Billy Lee Dougan, was born in Salem, Missouri and went to school here.  Billy joined the British Army in the summer of 1915, enlisting in Windsor, Canada.  He was assigned to the 23rd Battalion foot soldiers.  He was transferred to the Motor Transport Division located in France.  Billy was there for a year when he decided to apply for the Air Corps.  Not long after applying he was soon transferred again.  The Air Corps sent Billy to England where he was trained for six months.

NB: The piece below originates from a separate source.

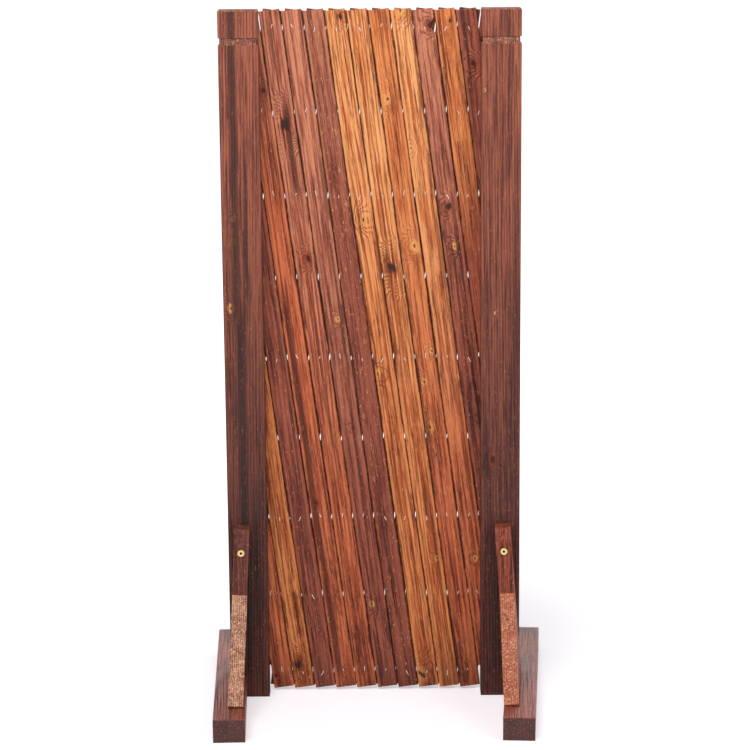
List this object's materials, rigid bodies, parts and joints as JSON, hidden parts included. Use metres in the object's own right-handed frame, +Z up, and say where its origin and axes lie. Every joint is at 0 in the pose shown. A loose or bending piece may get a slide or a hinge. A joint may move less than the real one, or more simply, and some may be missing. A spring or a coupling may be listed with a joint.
{
  "type": "expanding wooden fence panel",
  "caption": "Expanding wooden trellis fence, shown closed: crossed slats tied with wire between two posts that stand on braced feet.",
  "frame": {"origin": "on the ground, midway between the outermost corners of the feet and midway along them", "axes": "+X along the fence to the right, +Y away from the side with the braces, +Z up"},
  "size_m": [0.591, 0.4766, 1.2003],
  "materials": {
    "post": "carbonised, sawn",
    "foot": "carbonised, sawn",
    "brace": "carbonised, sawn",
    "slat_front": "carbonised, rough sawn",
    "slat_back": "carbonised, rough sawn",
    "wire": "bright drawn wire",
    "bolt": "plated, satin",
    "screw": "zinc plated"
  },
  "bodies": {
    "left_stand": {"left_post": "post", "left_foot": "foot", "left_brace": "brace", "left_brace_bolt": "bolt", "left_post_screw": "screw", "left_brace_screw": "screw", "left_pivot_screw": "screw", "left_pivot_packer": "post"},
    "front_slat_01": {"front_slat_01": "slat_front", "ties_01": "wire"},
    "front_slat_02": {"front_slat_02": "slat_front", "ties_02": "wire"},
    "front_slat_03": {"front_slat_03": "slat_front", "ties_03": "wire"},
    "front_slat_04": {"front_slat_04": "slat_front", "ties_04": "wire"},
    "front_slat_05": {"front_slat_05": "slat_front", "ties_05": "wire"},
    "front_slat_06": {"front_slat_06": "slat_front", "ties_06": "wire"},
    "front_slat_07": {"front_slat_07": "slat_front", "ties_07": "wire"},
    "front_slat_08": {"front_slat_08": "slat_front", "ties_08": "wire"},
    "front_slat_09": {"front_slat_09": "slat_front", "ties_09": "wire"},
    "front_slat_10": {"front_slat_10": "slat_front", "ties_10": "wire"},
    "front_slat_11": {"front_slat_11": "slat_front", "ties_11": "wire"},
    "front_slat_12": {"front_slat_12": "slat_front", "ties_12": "wire"},
    "front_slat_13": {"front_slat_13": "slat_front", "ties_13": "wire"},
    "front_slat_14": {"front_slat_14": "slat_front", "ties_14": "wire"},
    "back_slat_01": {"back_slat_01": "slat_back"},
    "back_slat_02": {"back_slat_02": "slat_back"},
    "back_slat_03": {"back_slat_03": "slat_back"},
    "back_slat_04": {"back_slat_04": "slat_back"},
    "back_slat_05": {"back_slat_05": "slat_back"},
    "back_slat_06": {"back_slat_06": "slat_back"},
    "back_slat_07": {"back_slat_07": "slat_back"},
    "back_slat_08": {"back_slat_08": "slat_back"},
    "back_slat_09": {"back_slat_09": "slat_back"},
    "back_slat_10": {"back_slat_10": "slat_back"},
    "back_slat_11": {"back_slat_11": "slat_back"},
    "back_slat_12": {"back_slat_12": "slat_back"},
    "back_slat_13": {"back_slat_13": "slat_back"},
    "back_slat_14": {"back_slat_14": "slat_back"},
    "right_stand": {"right_post": "post", "right_foot": "foot", "right_brace": "brace", "right_brace_bolt": "bolt", "right_post_screw": "screw", "right_brace_screw": "screw", "right_pivot_screw": "screw", "right_pivot_packer": "post"}
  },
  "joints": [
    {"name": "lattice_spread", "type": "hinge", "parent": "left_stand", "child": "front_slat_02", "pos_m": [-0.20814, 0.02715, 0.6016], "axis": [0, -1, 0], "range_deg": [0, 38]},
    {"name": "tie_to_back_slat_04", "type": "hinge", "parent": "front_slat_02", "child": "back_slat_04", "pos_m": [-0.17154, 0.02715, 0.31836], "axis": [0, -1, 0], "range_deg": [-76, 0]},
    {"name": "tie_to_back_slat_06", "type": "hinge", "parent": "front_slat_02", "child": "back_slat_06", "pos_m": [-0.13494, 0.02715, 0.03511], "axis": [0, -1, 0], "range_deg": [-76, 0]},
    {"name": "tie_to_front_slat_04", "type": "hinge", "parent": "back_slat_04", "child": "front_slat_04", "pos_m": [-0.13494, 0.02715, 0.6016], "axis": [0, -1, 0], "range_deg": [0, 76]},
    {"name": "tie_to_front_slat_06", "type": "hinge", "parent": "back_slat_04", "child": "front_slat_06", "pos_m": [-0.09833, 0.02715, 0.88485], "axis": [0, -1, 0], "range_deg": [0, 76]},
    {"name": "tie_to_front_slat_01", "type": "hinge", "parent": "back_slat_04", "child": "front_slat_01", "pos_m": [-0.18984, 0.02715, 0.17674], "axis": [0, -1, 0], "range_deg": [0, 76]},
    {"name": "tie_to_front_slat_08", "type": "hinge", "parent": "back_slat_04", "child": "front_slat_08", "pos_m": [-0.06173, 0.02715, 1.16809], "axis": [0, -1, 0], "range_deg": [0, 76]},
    {"name": "tie_to_front_slat_03", "type": "hinge", "parent": "back_slat_06", "child": "front_slat_03", "pos_m": [-0.11664, 0.02715, 0.17674], "axis": [0, -1, 0], "range_deg": [0, 76]},
    {"name": "tie_to_front_slat_10", "type": "hinge", "parent": "back_slat_06", "child": "front_slat_10", "pos_m": [0.01147, 0.02715, 1.16809], "axis": [0, -1, 0], "range_deg": [0, 76]},
    {"name": "tie_to_back_slat_02", "type": "hinge", "parent": "front_slat_04", "child": "back_slat_02", "pos_m": [-0.17154, 0.02715, 0.88485], "axis": [0, -1, 0], "range_deg": [-76, 0]},
    {"name": "tie_to_back_slat_01", "type": "hinge", "parent": "front_slat_04", "child": "back_slat_01", "pos_m": [-0.18984, 0.02715, 1.02647], "axis": [0, -1, 0], "range_deg": [-76, 0]},
    {"name": "tie_to_back_slat_08", "type": "hinge", "parent": "front_slat_04", "child": "back_slat_08", "pos_m": [-0.06173, 0.02715, 0.03511], "axis": [0, -1, 0], "range_deg": [-76, 0]},
    {"name": "tie_to_back_slat_03", "type": "hinge", "parent": "front_slat_06", "child": "back_slat_03", "pos_m": [-0.11664, 0.02715, 1.02647], "axis": [0, -1, 0], "range_deg": [-76, 0]},
    {"name": "tie_to_back_slat_10", "type": "hinge", "parent": "front_slat_06", "child": "back_slat_10", "pos_m": [0.01147, 0.02715, 0.03511], "axis": [0, -1, 0], "range_deg": [-76, 0]},
    {"name": "tie_to_back_slat_05", "type": "hinge", "parent": "front_slat_01", "child": "back_slat_05", "pos_m": [-0.17154, 0.02715, 0.03511], "axis": [0, -1, 0], "range_deg": [-76, 0]},
    {"name": "tie_to_back_slat_12", "type": "hinge", "parent": "front_slat_08", "child": "back_slat_12", "pos_m": [0.08468, 0.02715, 0.03511], "axis": [0, -1, 0], "range_deg": [-76, 0]},
    {"name": "tie_to_back_slat_07", "type": "hinge", "parent": "front_slat_03", "child": "back_slat_07", "pos_m": [-0.09833, 0.02715, 0.03511], "axis": [0, -1, 0], "range_deg": [-76, 0]},
    {"name": "tie_to_back_slat_13", "type": "hinge", "parent": "front_slat_10", "child": "back_slat_13", "pos_m": [0.13958, 0.02715, 0.17674], "axis": [0, -1, 0], "range_deg": [-76, 0]},
    {"name": "tie_to_back_slat_14", "type": "hinge", "parent": "front_slat_10", "child": "back_slat_14", "pos_m": [0.15788, 0.02715, 0.03511], "axis": [0, -1, 0], "range_deg": [-76, 0]},
    {"name": "tie_to_front_slat_05", "type": "hinge", "parent": "back_slat_01", "child": "front_slat_05", "pos_m": [-0.17154, 0.02715, 1.16809], "axis": [0, -1, 0], "range_deg": [0, 76]},
    {"name": "tie_to_front_slat_12", "type": "hinge", "parent": "back_slat_08", "child": "front_slat_12", "pos_m": [0.08468, 0.02715, 1.16809], "axis": [0, -1, 0], "range_deg": [0, 76]},
    {"name": "tie_to_front_slat_07", "type": "hinge", "parent": "back_slat_03", "child": "front_slat_07", "pos_m": [-0.09833, 0.02715, 1.16809], "axis": [0, -1, 0], "range_deg": [0, 76]},
    {"name": "tie_to_front_slat_13", "type": "hinge", "parent": "back_slat_10", "child": "front_slat_13", "pos_m": [0.13958, 0.02715, 1.02647], "axis": [0, -1, 0], "range_deg": [0, 76]},
    {"name": "tie_to_front_slat_14", "type": "hinge", "parent": "back_slat_10", "child": "front_slat_14", "pos_m": [0.15788, 0.02715, 1.16809], "axis": [0, -1, 0], "range_deg": [0, 76]},
    {"name": "tie_to_front_slat_09", "type": "hinge", "parent": "back_slat_05", "child": "front_slat_09", "pos_m": [-0.02513, 0.02715, 1.16809], "axis": [0, -1, 0], "range_deg": [0, 76]},
    {"name": "tie_to_front_slat_11", "type": "hinge", "parent": "back_slat_07", "child": "front_slat_11", "pos_m": [0.04807, 0.02715, 1.16809], "axis": [0, -1, 0], "range_deg": [0, 76]},
    {"name": "tie_to_back_slat_09", "type": "hinge", "parent": "front_slat_05", "child": "back_slat_09", "pos_m": [-0.02513, 0.02715, 0.03511], "axis": [0, -1, 0], "range_deg": [-76, 0]},
    {"name": "tie_to_back_slat_11", "type": "hinge", "parent": "front_slat_07", "child": "back_slat_11", "pos_m": [0.04807, 0.02715, 0.03511], "axis": [0, -1, 0], "range_deg": [-76, 0]},
    {"name": "right_stand_pivot", "type": "hinge", "parent": "back_slat_13", "child": "right_stand", "pos_m": [0.19448, 0.02715, 0.6016], "axis": [0, -1, 0], "range_deg": [0, 38]}
  ],
  "couplings": [
    {"joint": "tie_to_back_slat_04", "follows": "lattice_spread", "ratio": -2},
    {"joint": "tie_to_back_slat_06", "follows": "lattice_spread", "ratio": -2},
    {"joint": "tie_to_front_slat_04", "follows": "lattice_spread", "ratio": 2},
    {"joint": "tie_to_front_slat_06", "follows": "lattice_spread", "ratio": 2},
    {"joint": "tie_to_front_slat_01", "follows": "lattice_spread", "ratio": 2},
    {"joint": "tie_to_front_slat_08", "follows": "lattice_spread", "ratio": 2},
    {"joint": "tie_to_front_slat_03", "follows": "lattice_spread", "ratio": 2},
    {"joint": "tie_to_front_slat_10", "follows": "lattice_spread", "ratio": 2},
    {"joint": "tie_to_back_slat_02", "follows": "lattice_spread", "ratio": -2},
    {"joint": "tie_to_back_slat_01", "follows": "lattice_spread", "ratio": -2},
    {"joint": "tie_to_back_slat_08", "follows": "lattice_spread", "ratio": -2},
    {"joint": "tie_to_back_slat_03", "follows": "lattice_spread", "ratio": -2},
    {"joint": "tie_to_back_slat_10", "follows": "lattice_spread", "ratio": -2},
    {"joint": "tie_to_back_slat_05", "follows": "lattice_spread", "ratio": -2},
    {"joint": "tie_to_back_slat_12", "follows": "lattice_spread", "ratio": -2},
    {"joint": "tie_to_back_slat_07", "follows": "lattice_spread", "ratio": -2},
    {"joint": "tie_to_back_slat_13", "follows": "lattice_spread", "ratio": -2},
    {"joint": "tie_to_back_slat_14", "follows": "lattice_spread", "ratio": -2},
    {"joint": "tie_to_front_slat_05", "follows": "lattice_spread", "ratio": 2},
    {"joint": "tie_to_front_slat_12", "follows": "lattice_spread", "ratio": 2},
    {"joint": "tie_to_front_slat_07", "follows": "lattice_spread", "ratio": 2},
    {"joint": "tie_to_front_slat_13", "follows": "lattice_spread", "ratio": 2},
    {"joint": "tie_to_front_slat_14", "follows": "lattice_spread", "ratio": 2},
    {"joint": "tie_to_front_slat_09", "follows": "lattice_spread", "ratio": 2},
    {"joint": "tie_to_front_slat_11", "follows": "lattice_spread", "ratio": 2},
    {"joint": "tie_to_back_slat_09", "follows": "lattice_spread", "ratio": -2},
    {"joint": "tie_to_back_slat_11", "follows": "lattice_spread", "ratio": -2},
    {"joint": "right_stand_pivot", "follows": "lattice_spread", "ratio": 1}
  ]
}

After his training he was sent to France for aerial combat.  The 29th Squadron, which he was assigned to, was advised on September 28, 1918 to engage the enemy.  He was soon in aerial combat with a German pilot.  The fight didn’t last long and the German pilot fled.  Billy soon spotted a balloon tethered to the ground with a crew of forty men.  He turned his plane downward to attack the balloon when he was hit by six bullets to his leg.  In Billy’s retreat a seventh bullet pierced his lung.  Billy passed out and the plane dropped 200 yards crashing into the top of a two-story house.  He climbed out of the wreckage only to be met by a German Officer.

Billy lay on the ground for six hours until an ambulance took him to an enemy field hospital where he was left in a morgue for three days to die.  He had to leave his trusted plane which had shot down nine enemy planes during his 1,200 hours of military flight.  He survived this ordeal and on Christmas day, 1918 he arrived at Prince Wales Hospital in England.  He received a personal letter from King George and a pack of cigarettes from author Elinor Glynn.  He was discharged in October 1919.

Billy came back to the states after being discharged and began crop dusting and barn storming with his plane.  This brings us to Main Street in Salem.  Billy visited Salem with his airplane, flying down Main Street with the wings of his plane level with the top of the buildings.  He flew around the steeple of the First Christian Church several times and then dipped his tires in the “cut” and at Bonebrake Spring.  Another trip to Salem Billy brought a parachutist who leapt from his plane and landed in the vicinity of the old High School on Tenth Street.  Billy was the grandson of Judge L.B. Woodside.